Mountain in Slovakia

Kráľova hoľa (/sk/; Königsberg; Király-hegy, literally "King's Mountain") is the highest mountain (1,946 m) of the eastern part of the Low Tatras in central Slovakia. Four rivers rise at its foot: Čierny Váh, Hnilec, Hornád, and Hron. The summit, easily accessible by hiking trails from Telgárt as well as by a paved road from Šumiac (not open to motor vehicles, except for the mountain rescue service and maintenance workers of the TV transmitter on the summit), offers a panoramic view of Spiš, the Tatras, Liptov, and the Upper Hron Valley. Largely deforested by exploitative timber harvesting in the early 19th century, its timberline was restored to its natural elevation of about 1,650 m (5,413 ft.) through the efforts of Ludwig Greiner in the second half of that century.

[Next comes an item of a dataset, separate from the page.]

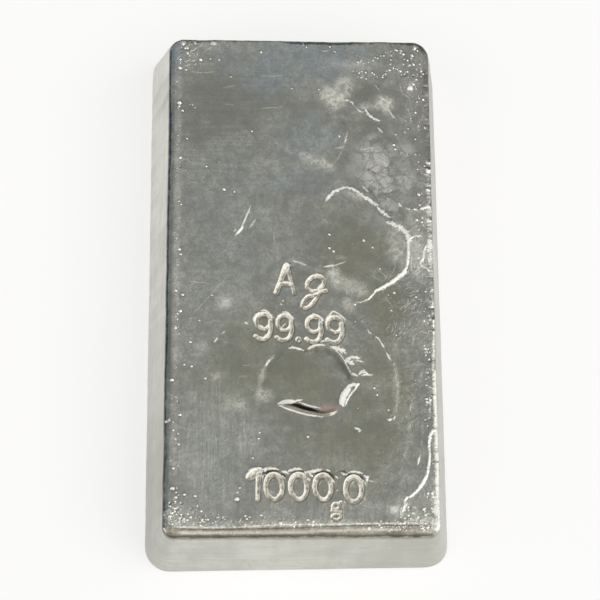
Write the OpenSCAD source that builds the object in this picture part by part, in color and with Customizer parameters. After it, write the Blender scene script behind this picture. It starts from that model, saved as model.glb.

Kráľova hoľa is often depicted in Slovak folklore and Romantic poetry as a safe refuge of heroes and highwaymen, in particular Juraj Jánošík. As a metaphor of homeland in folk ballads (such as Na Kráľovej holi) and particularly in one of the best-known Slovak poems The Death of Jánošík (1862) by Ján Botto, the mountain has become one of the informal Slovak national symbols along with Kriváň.

During the anti-Nazi Slovak National Uprising, the partisan group Jánošík had their shelters below the top of the mountain. In 1960, a TV transmitter with a 137.5 metres tall guyed tubular mast was built on the top. There is also a weather station and a station of the mountain rescue service.